You may also need to think about asking for help. For instance, you might be renting your office space. If that’s the case, you should consider asking your landlord whether it might be possible to pay less rent until you get things back on your feet. Why would they agree to this? Less rent is far better than an empty building.
It is worth speaking to a financial consultant and finding out what the profitable and non-profitable areas of your business actually are. There might be various areas that are not making any money at all. Cut them out your business model, and you’ll be back on track.
Time To Sell?
If you can’t save the company, then you need to think about selling it. You might think that your business isn’t valuable enough to even think about a sale or to consider that a possibility but don’t be so sure. There will always be valuable parts of your business even if you just ending up selling it like a car that’s been scrapped. For instance, you might have an awesome web domain. Some people will pay thousands for the right domain that they believe could easily become profitable. You will need to talk to a broker about this possibility.

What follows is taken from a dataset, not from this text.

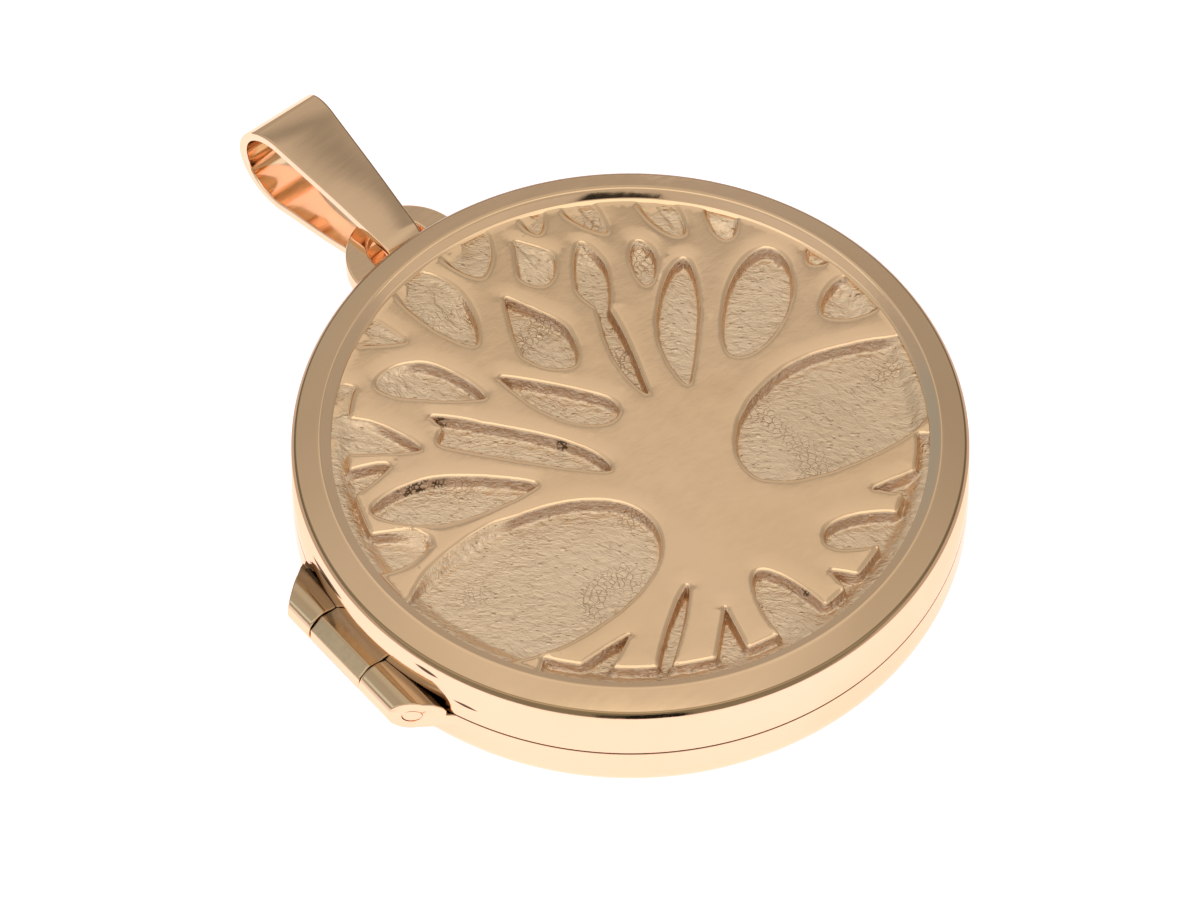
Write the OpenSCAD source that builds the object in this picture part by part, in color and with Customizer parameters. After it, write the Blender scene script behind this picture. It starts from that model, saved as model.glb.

Remember, always keep the future sale in mind. This means regardless of what point you are at running your business, the logbooks and records should be in good order. This will guarantee someone will want to buy your company in the hope of turning it around. Where you may have failed, they will see potential and selling can give you the money you need to start over with a new idea.
We hope you take this advice on board and look at the ways that you can save your own company, catching it when it falls. You have some difficult decisions and a rough road ahead, but if you succeed, it could all be worth it. It’s just a matter of taking the right steps and course correcting your company.